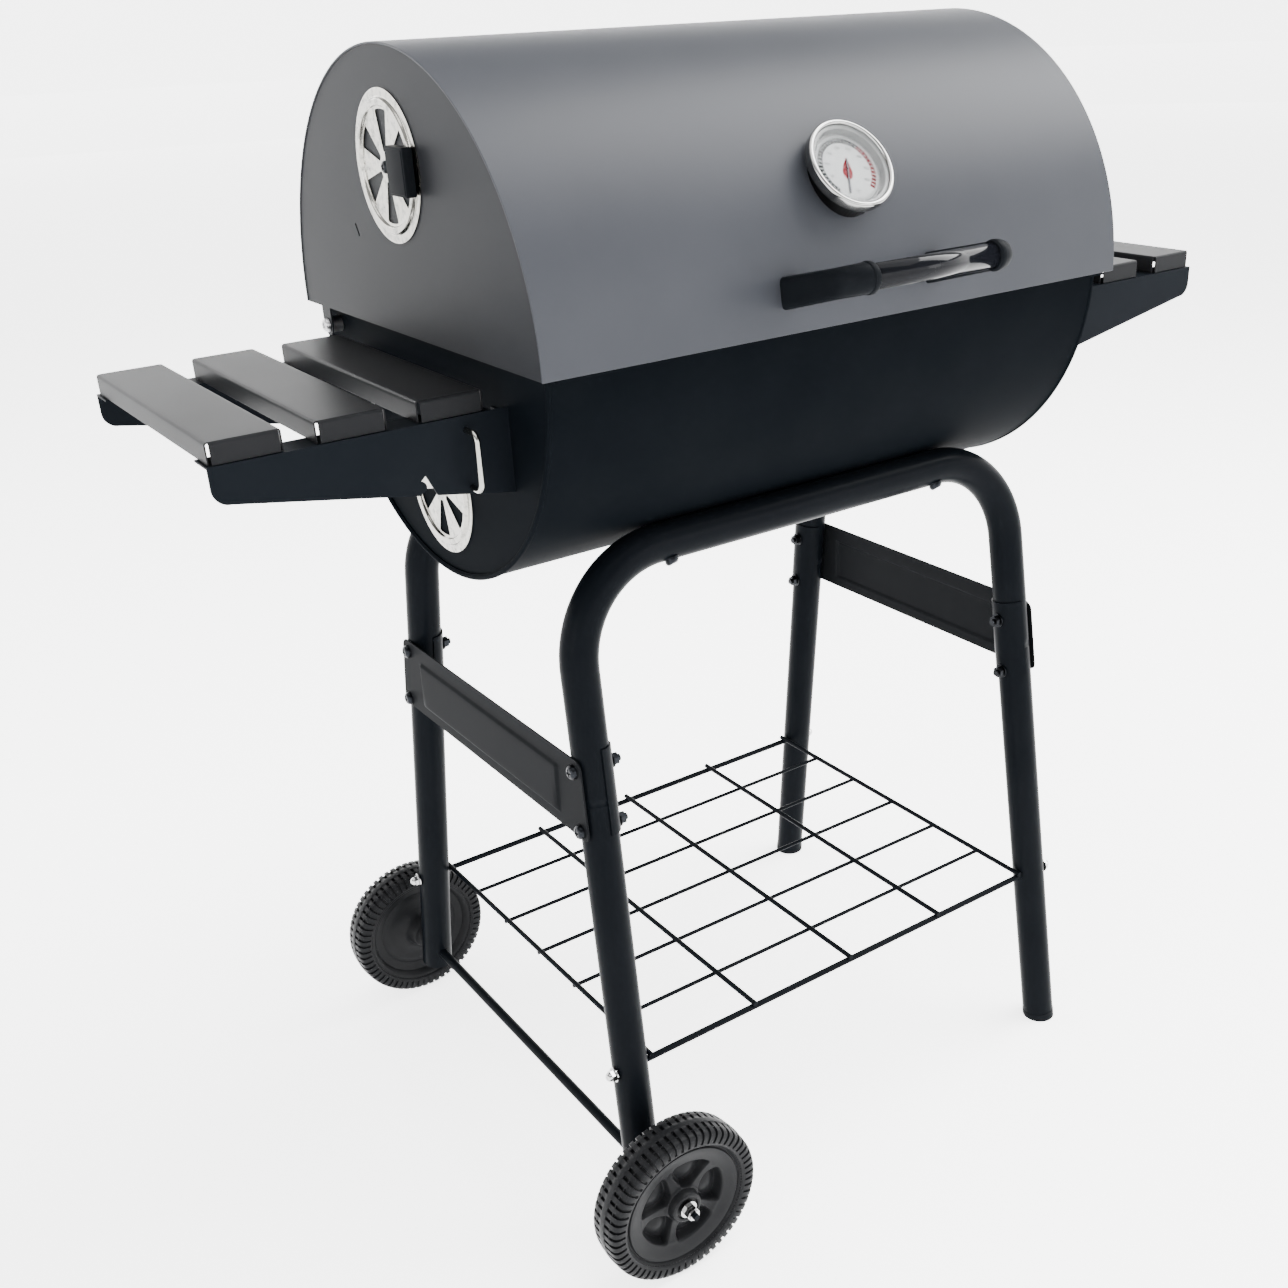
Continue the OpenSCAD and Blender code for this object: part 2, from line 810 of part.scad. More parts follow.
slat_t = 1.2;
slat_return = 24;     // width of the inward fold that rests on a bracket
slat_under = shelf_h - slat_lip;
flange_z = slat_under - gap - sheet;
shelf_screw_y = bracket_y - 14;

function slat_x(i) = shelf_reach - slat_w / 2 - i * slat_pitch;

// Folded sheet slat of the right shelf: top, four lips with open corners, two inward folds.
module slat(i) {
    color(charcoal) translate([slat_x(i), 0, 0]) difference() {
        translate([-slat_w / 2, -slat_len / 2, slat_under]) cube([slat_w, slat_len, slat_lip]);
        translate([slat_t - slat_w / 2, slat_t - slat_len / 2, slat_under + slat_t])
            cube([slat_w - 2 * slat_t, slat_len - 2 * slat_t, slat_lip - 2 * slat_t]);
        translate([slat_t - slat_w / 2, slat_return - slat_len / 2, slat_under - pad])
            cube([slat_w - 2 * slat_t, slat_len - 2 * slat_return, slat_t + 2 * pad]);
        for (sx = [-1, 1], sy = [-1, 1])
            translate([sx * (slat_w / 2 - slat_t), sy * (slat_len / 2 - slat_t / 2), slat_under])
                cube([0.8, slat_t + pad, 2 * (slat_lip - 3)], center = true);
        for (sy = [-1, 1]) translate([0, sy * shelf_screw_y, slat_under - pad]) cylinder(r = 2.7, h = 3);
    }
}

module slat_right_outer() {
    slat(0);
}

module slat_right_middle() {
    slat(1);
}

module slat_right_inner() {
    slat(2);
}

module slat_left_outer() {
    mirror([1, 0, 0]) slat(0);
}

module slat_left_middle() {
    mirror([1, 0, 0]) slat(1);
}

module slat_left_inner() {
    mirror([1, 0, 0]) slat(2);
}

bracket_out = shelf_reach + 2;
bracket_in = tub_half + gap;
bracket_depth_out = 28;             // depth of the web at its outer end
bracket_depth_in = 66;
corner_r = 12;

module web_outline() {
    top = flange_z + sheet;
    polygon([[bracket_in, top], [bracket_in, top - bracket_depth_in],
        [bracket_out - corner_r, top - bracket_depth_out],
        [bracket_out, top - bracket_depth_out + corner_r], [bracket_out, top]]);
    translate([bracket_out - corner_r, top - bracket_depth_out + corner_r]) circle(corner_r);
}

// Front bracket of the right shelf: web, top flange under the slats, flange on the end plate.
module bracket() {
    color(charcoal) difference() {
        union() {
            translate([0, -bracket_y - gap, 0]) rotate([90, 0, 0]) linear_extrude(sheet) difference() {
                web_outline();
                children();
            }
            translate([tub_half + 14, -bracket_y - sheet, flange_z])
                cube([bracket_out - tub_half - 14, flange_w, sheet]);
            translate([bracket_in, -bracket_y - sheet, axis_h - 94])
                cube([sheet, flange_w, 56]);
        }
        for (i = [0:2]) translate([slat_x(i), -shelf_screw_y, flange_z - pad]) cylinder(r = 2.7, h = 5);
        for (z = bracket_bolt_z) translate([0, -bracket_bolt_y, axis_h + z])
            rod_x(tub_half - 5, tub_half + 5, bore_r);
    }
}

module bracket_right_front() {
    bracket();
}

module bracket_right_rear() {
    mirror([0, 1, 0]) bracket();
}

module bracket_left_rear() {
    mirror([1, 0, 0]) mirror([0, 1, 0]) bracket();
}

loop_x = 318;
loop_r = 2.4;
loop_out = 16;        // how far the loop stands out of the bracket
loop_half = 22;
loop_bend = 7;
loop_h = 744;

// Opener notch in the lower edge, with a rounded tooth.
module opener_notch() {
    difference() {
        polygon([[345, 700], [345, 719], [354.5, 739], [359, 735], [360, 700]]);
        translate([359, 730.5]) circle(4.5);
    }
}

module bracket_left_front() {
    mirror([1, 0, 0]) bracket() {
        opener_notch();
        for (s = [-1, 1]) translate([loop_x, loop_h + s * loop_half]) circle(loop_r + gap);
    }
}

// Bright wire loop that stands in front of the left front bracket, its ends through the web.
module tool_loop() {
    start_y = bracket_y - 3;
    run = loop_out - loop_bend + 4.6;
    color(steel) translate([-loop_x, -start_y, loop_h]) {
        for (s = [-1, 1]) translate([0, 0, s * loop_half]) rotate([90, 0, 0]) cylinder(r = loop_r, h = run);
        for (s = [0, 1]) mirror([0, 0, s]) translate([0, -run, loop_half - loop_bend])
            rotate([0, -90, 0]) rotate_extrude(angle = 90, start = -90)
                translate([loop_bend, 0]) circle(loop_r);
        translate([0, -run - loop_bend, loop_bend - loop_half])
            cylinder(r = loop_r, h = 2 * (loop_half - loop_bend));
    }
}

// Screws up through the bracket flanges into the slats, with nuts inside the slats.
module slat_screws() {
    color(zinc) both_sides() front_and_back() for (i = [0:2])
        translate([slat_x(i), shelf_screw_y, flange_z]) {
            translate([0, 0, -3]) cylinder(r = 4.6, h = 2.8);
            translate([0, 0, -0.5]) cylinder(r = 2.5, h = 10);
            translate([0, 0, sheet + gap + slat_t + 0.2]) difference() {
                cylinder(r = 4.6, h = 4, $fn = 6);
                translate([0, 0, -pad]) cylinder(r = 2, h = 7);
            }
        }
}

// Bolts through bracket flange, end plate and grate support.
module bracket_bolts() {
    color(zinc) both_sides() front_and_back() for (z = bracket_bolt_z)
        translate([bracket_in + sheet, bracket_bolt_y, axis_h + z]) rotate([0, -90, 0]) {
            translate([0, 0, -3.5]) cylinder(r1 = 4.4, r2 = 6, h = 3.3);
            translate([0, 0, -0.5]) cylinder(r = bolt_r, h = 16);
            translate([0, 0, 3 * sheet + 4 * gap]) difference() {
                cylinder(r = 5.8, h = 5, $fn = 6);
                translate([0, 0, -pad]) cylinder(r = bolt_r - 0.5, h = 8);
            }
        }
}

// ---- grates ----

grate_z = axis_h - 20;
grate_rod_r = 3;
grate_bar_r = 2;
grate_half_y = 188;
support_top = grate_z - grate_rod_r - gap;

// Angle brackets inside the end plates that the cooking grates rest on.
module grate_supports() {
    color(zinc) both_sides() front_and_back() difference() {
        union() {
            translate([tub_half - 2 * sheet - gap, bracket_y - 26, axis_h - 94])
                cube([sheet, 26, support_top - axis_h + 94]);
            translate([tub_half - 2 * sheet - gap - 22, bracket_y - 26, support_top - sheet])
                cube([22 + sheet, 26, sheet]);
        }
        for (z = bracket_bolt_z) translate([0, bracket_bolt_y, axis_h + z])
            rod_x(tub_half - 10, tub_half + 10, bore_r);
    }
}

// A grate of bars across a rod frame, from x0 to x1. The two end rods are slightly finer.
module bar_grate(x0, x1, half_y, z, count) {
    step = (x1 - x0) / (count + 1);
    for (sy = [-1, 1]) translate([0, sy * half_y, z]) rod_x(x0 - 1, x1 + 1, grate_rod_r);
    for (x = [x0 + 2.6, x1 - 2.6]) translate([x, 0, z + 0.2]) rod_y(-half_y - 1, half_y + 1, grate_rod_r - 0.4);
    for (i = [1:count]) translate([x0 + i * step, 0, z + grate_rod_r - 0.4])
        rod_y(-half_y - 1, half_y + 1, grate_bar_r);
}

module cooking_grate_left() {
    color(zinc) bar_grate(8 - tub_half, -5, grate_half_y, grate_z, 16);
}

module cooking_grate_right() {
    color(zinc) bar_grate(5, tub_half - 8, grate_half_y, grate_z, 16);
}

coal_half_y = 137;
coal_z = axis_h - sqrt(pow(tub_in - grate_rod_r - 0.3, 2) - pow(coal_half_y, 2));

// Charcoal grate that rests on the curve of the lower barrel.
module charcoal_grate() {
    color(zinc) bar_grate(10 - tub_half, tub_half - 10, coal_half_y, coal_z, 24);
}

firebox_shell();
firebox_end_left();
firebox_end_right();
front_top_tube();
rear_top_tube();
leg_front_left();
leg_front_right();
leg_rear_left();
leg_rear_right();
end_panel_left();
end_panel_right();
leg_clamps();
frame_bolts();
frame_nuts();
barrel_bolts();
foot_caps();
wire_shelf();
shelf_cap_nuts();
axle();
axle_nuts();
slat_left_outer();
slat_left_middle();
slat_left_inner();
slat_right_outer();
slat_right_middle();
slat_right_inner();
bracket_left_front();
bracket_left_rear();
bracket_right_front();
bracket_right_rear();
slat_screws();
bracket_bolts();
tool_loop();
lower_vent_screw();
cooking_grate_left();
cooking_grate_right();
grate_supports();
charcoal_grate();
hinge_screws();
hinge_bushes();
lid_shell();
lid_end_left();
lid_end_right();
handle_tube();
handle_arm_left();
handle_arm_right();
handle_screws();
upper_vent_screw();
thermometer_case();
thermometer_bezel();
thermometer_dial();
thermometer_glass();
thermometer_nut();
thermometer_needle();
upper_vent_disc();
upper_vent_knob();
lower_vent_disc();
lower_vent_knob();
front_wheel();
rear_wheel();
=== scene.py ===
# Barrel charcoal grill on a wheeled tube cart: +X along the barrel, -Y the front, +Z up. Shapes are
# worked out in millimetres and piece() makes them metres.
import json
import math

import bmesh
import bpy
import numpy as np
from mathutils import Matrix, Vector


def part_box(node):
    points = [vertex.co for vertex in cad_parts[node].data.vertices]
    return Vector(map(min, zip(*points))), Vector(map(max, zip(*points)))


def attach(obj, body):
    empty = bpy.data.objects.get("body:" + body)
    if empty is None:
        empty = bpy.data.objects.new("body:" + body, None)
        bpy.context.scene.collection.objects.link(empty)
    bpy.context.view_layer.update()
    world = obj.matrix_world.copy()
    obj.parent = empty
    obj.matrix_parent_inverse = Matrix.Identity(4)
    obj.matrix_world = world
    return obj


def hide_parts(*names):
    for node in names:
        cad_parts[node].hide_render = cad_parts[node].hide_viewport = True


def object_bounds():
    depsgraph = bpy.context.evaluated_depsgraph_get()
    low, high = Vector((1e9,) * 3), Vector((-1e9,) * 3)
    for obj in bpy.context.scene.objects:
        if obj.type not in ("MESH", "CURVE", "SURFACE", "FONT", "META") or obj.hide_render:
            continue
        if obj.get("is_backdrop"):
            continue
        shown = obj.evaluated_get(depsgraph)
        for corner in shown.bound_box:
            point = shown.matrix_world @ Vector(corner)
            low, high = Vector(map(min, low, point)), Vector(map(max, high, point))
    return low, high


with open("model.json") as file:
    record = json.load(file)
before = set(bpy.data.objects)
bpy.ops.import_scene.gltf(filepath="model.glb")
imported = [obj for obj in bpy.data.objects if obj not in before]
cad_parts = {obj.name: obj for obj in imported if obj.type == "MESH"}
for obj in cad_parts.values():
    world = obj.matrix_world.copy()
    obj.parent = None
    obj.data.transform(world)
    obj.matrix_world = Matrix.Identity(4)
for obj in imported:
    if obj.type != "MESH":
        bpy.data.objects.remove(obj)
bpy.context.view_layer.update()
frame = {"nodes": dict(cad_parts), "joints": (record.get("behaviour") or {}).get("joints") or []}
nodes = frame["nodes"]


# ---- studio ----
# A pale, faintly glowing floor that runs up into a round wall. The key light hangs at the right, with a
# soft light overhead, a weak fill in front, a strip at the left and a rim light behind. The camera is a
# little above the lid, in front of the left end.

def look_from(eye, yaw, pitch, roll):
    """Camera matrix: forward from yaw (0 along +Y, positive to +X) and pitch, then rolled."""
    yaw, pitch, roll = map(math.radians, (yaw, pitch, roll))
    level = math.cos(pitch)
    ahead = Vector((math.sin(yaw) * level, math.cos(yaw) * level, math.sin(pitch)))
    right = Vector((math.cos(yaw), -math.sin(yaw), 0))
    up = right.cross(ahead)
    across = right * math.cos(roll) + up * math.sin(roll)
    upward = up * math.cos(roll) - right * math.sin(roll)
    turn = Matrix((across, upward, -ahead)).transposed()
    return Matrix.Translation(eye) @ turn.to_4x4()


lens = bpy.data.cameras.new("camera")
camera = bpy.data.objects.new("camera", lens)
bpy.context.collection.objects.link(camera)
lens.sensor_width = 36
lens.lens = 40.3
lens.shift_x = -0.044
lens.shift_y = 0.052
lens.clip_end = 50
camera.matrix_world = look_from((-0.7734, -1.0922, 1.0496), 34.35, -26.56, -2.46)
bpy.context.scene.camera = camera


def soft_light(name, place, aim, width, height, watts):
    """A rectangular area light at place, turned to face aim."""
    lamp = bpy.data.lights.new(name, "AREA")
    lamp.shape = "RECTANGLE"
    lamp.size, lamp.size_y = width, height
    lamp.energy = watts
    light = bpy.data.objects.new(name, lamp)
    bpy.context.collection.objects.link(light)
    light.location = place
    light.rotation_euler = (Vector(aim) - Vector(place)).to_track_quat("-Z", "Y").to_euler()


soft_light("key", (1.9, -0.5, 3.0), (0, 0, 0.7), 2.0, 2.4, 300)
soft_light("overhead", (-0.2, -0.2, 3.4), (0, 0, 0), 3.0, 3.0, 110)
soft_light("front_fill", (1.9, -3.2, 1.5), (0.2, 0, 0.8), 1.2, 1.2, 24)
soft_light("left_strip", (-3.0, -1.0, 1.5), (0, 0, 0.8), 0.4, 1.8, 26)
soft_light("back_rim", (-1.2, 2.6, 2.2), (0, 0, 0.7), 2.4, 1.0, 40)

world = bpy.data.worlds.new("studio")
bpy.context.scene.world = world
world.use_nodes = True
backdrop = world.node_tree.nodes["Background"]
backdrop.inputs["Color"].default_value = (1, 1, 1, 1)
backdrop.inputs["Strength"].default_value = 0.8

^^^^

Within the listing above, give again exactly every line from the line with "firebox_shell();" through the line with "for node in", both included, and no other line.

firebox_shell();
firebox_end_left();
firebox_end_right();
front_top_tube();
rear_top_tube();
leg_front_left();
leg_front_right();
leg_rear_left();
leg_rear_right();
end_panel_left();
end_panel_right();
leg_clamps();
frame_bolts();
frame_nuts();
barrel_bolts();
foot_caps();
wire_shelf();
shelf_cap_nuts();
axle();
axle_nuts();
slat_left_outer();
slat_left_middle();
slat_left_inner();
slat_right_outer();
slat_right_middle();
slat_right_inner();
bracket_left_front();
bracket_left_rear();
bracket_right_front();
bracket_right_rear();
slat_screws();
bracket_bolts();
tool_loop();
lower_vent_screw();
cooking_grate_left();
cooking_grate_right();
grate_supports();
charcoal_grate();
hinge_screws();
hinge_bushes();
lid_shell();
lid_end_left();
lid_end_right();
handle_tube();
handle_arm_left();
handle_arm_right();
handle_screws();
upper_vent_screw();
thermometer_case();
thermometer_bezel();
thermometer_dial();
thermometer_glass();
thermometer_nut();
thermometer_needle();
upper_vent_disc();
upper_vent_knob();
lower_vent_disc();
lower_vent_knob();
front_wheel();
rear_wheel();
=== scene.py ===
# Barrel charcoal grill on a wheeled tube cart: +X along the barrel, -Y the front, +Z up. Shapes are
# worked out in millimetres and piece() makes them metres.
import json
import math

import bmesh
import bpy
import numpy as np
from mathutils import Matrix, Vector


def part_box(node):
    points = [vertex.co for vertex in cad_parts[node].data.vertices]
    return Vector(map(min, zip(*points))), Vector(map(max, zip(*points)))


def attach(obj, body):
    empty = bpy.data.objects.get("body:" + body)
    if empty is None:
        empty = bpy.data.objects.new("body:" + body, None)
        bpy.context.scene.collection.objects.link(empty)
    bpy.context.view_layer.update()
    world = obj.matrix_world.copy()
    obj.parent = empty
    obj.matrix_parent_inverse = Matrix.Identity(4)
    obj.matrix_world = world
    return obj


def hide_parts(*names):
    for node in names:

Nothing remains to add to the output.